### Written task
Reproduce the material that follows, please, but only from its first line to the line containing "hub_face = 42", inclusive.

### Data provided
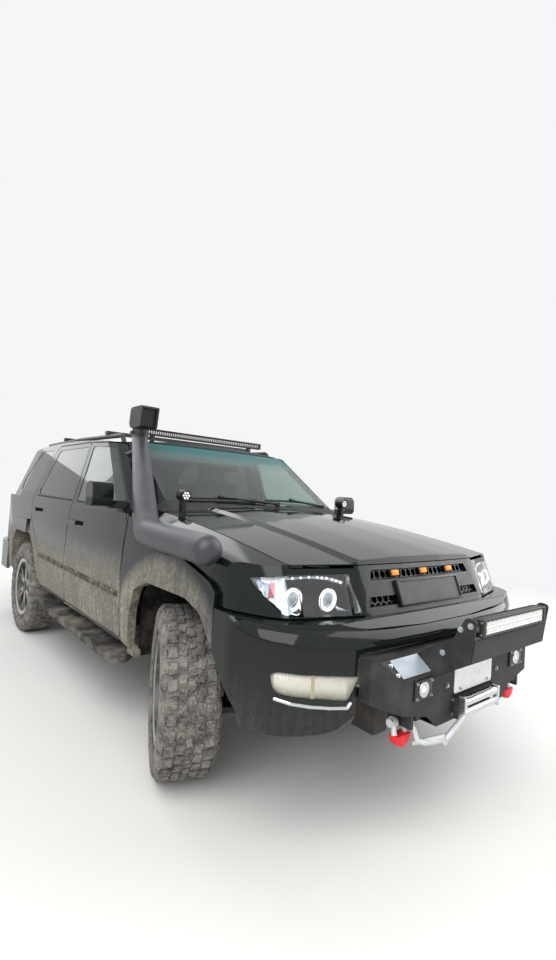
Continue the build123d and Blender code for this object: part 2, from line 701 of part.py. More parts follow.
def front_arm():
    """Left lower arm with its ball pin and coil-over strut."""
    plan = [
        (cheek_out + seat_gap, -190, 0), (cheek_out + seat_gap, 190, 0), (690, 42, 30), (745, 0, 24), (690, -42, 30),
    ]
    arm = cut(plan_prism(plan, arm_low, arm_top), plan_prism([(390, -110, 20), (390, 30, 20), (570, 0, 10)], 200, 400))
    pin = rod((kingpin_x, 0, arm_low), (kingpin_x, 0, pin_top), pin_radius)
    strut = rod((510, 76, arm_top - 5), (500, 76, 700), 24)
    coil = rod((505, 76, 430), (500, 76, 880), 44)
    return joined(arm, pin, strut, coil)


def front_shaft():
    """Left drive shaft with its outer boot."""
    shaft = rod((cheek_out + seat_gap, 0, tyre_radius), (600, 0, tyre_radius), 20)
    return joined(shaft, rod((585, 0, tyre_radius), (642, 0, tyre_radius), 38))


differential = joined(
    rod((-cheek_in + seat_gap, 0, tyre_radius), (cheek_in - seat_gap, 0, tyre_radius), 40),
    rod((-110, 0, tyre_radius), (110, 0, tyre_radius), 90),
)
front_suspension = joined(
    front_arm(), other_side(front_arm()), front_shaft(), other_side(front_shaft()), differential,
)

# Wheels, drawn about their own centre with the outboard side towards +X


def tyre():
    """Tyre body with bulged side walls and square shoulders."""
    half_width = tyre_width / 2
    half_tread = tread_width / 2
    bead = bead_radius + seat_gap
    half = [(104, bead, 0), (104, rim_radius + 1, 0), (half_width, 310, 0), (half_width - 5, 368, 0), (half_tread, tyre_radius, 0)]
    line = [(-x, r, bend) for x, r, bend in half] + half[::-1]
    return Solid.revolve(outline(Plane.XY, line), 360, Axis.X)


spoke_pairs = 6
spoke_spread = 8
hub_face = 42            # where the wheel sits on the hub, outboard of the tyre's middle


def rim():
    """Alloy rim: barrel, hub disc and paired spokes."""
    barrel_line = [
        (-115, rim_radius, 0), (-106, rim_radius, 0), (-106, bead_radius, 0), (0, 204, 0), (106, bead_radius, 0),
        (106, rim_radius, 0), (117, rim_radius, 0), (112, 218, 0), (0, 192, 0), (-112, 218, 0),
    ]
    hub_line = [(hub_face, hub_bore, 0), (hub_face, 92, 0), (64, 92, 0), (88, 60, 0), (88, 0, 0), (74, 0, 0), (74, hub_bore, 0)]
    whole = joined(*[Solid.revolve(outline(Plane.XY, line), 360, Axis.X) for line in (barrel_line, hub_line)])
    for pair in range(spoke_pairs):
        for side in (-1, 1):
            turn = pair * 360 / spoke_pairs + side * spoke_spread
            spoke = side_prism([(-11, 60, 0), (11, 60, 0), (9, 216, 0), (-9, 216, 0)], 62, 92)
            whole = whole + Rot(turn, 0, 0) * spoke
    return whole


def steered(shape, side):
    """Turns a front wheel piece about its kingpin to the parked angle."""
    pivot = Pos(side * kingpin_x, 0, 0)
    return pivot * Rot(0, 0, -steer_rest) * Pos(-side * kingpin_x, 0, 0) * shape


def at_wheel(shape, side, y):
    """Moves a wheel piece to its axle end, outboard side out."""
    placed = Pos(side * wheel_x, y, tyre_radius) * Rot(0, 0, 0 if side > 0 else 180) * shape
    return steered(placed, side) if y == 0 else placed


def hub(y):
    """Left hub at an axle end: pilot, flange and brake disc."""
    z = tyre_radius
    return joined(
        rod((wheel_x + 20, y, z), (wheel_x + 60, y, z), hub_bore - hub_clearance),
        rod((wheel_x + 10, y, z), (wheel_x + hub_face - seat_gap, y, z), 74),
        rod((wheel_x - 22, y, z), (wheel_x + 10, y, z), 150),
    )


def knuckle():
    """Left front upright with its hub, straight ahead."""
    spindle = rod((kingpin_x - 20, 0, tyre_radius), (wheel_x + 20, 0, tyre_radius), 56)
    upright = block((kingpin_x - 26, kingpin_x + 26), (-34, 34), (knuckle_low, tyre_radius + 150))
    pin_hole = rod((kingpin_x, 0, 0), (kingpin_x, 0, pin_top + 4), pin_radius + hub_clearance)
    return cut(joined(hub(0), spindle, upright), pin_hole)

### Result
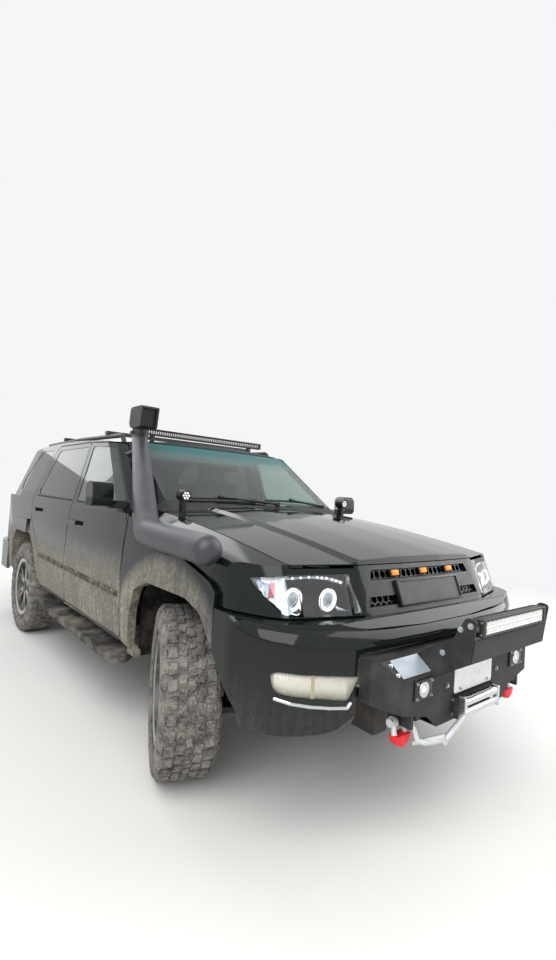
Continue the build123d and Blender code for this object: part 2, from line 701 of part.py. More parts follow.
def front_arm():
    """Left lower arm with its ball pin and coil-over strut."""
    plan = [
        (cheek_out + seat_gap, -190, 0), (cheek_out + seat_gap, 190, 0), (690, 42, 30), (745, 0, 24), (690, -42, 30),
    ]
    arm = cut(plan_prism(plan, arm_low, arm_top), plan_prism([(390, -110, 20), (390, 30, 20), (570, 0, 10)], 200, 400))
    pin = rod((kingpin_x, 0, arm_low), (kingpin_x, 0, pin_top), pin_radius)
    strut = rod((510, 76, arm_top - 5), (500, 76, 700), 24)
    coil = rod((505, 76, 430), (500, 76, 880), 44)
    return joined(arm, pin, strut, coil)


def front_shaft():
    """Left drive shaft with its outer boot."""
    shaft = rod((cheek_out + seat_gap, 0, tyre_radius), (600, 0, tyre_radius), 20)
    return joined(shaft, rod((585, 0, tyre_radius), (642, 0, tyre_radius), 38))


differential = joined(
    rod((-cheek_in + seat_gap, 0, tyre_radius), (cheek_in - seat_gap, 0, tyre_radius), 40),
    rod((-110, 0, tyre_radius), (110, 0, tyre_radius), 90),
)
front_suspension = joined(
    front_arm(), other_side(front_arm()), front_shaft(), other_side(front_shaft()), differential,
)

# Wheels, drawn about their own centre with the outboard side towards +X


def tyre():
    """Tyre body with bulged side walls and square shoulders."""
    half_width = tyre_width / 2
    half_tread = tread_width / 2
    bead = bead_radius + seat_gap
    half = [(104, bead, 0), (104, rim_radius + 1, 0), (half_width, 310, 0), (half_width - 5, 368, 0), (half_tread, tyre_radius, 0)]
    line = [(-x, r, bend) for x, r, bend in half] + half[::-1]
    return Solid.revolve(outline(Plane.XY, line), 360, Axis.X)


spoke_pairs = 6
spoke_spread = 8
hub_face = 42            # where the wheel sits on the hub, outboard of the tyre's middle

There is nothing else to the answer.